Fault rupture is not the only cause of earthquakes; human activities can also be the direct or indirect cause of significant earthquakes. Injecting fluid into deep wells for waste disposal, filling reservoirs with water, and firing underground nuclear test blasts can, in limited circumstances, lead to earthquakes. These activities increase the strain within the rock near the location of the activity so that rock slips and slides along pre-existing faults more easily. While earthquakes caused by human activities may be harmful, they can also provide useful information. Prior to the Nuclear Test Ban treaty, scientists were able to analyze the travel and arrival times of P waves from known earthquakes caused by underground nuclear test blasts. Scientists used this information to study earthquake waves and determine the interior structure of the Earth.

Scientists have determined that as water level in a reservoir increases, water pressure in pores inside the rocks along local faults also increases. The increased pressure may cause the rocks to slip, generating earthquakes. Beginning in 1935, the first detailed evidence of reservoir-induced earthquakes came from the filling of Lake Mead behind Hoover Dam on the Nevada-Arizona state border.

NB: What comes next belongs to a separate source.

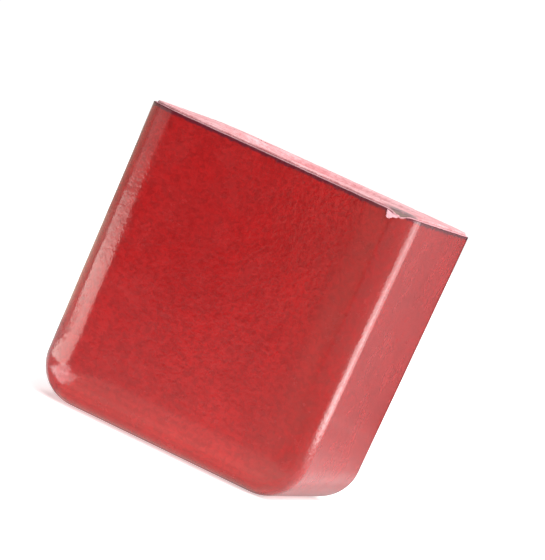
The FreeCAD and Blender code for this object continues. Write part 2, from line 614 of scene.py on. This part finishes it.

Earthquakes were rare in the area prior to construction of the dam, but seismographs registered at least 600 shallow-focus earthquakes between 1936 and 1946. Most reservoirs, however, do not cause earthquakes.

Answer 6

the friction caused by the downward and upward movement of two pieces of the earths crust that are rubbing along an inclined plane or fault.

Answer 7

Techtonic plates moving due to pressure under the earths serface.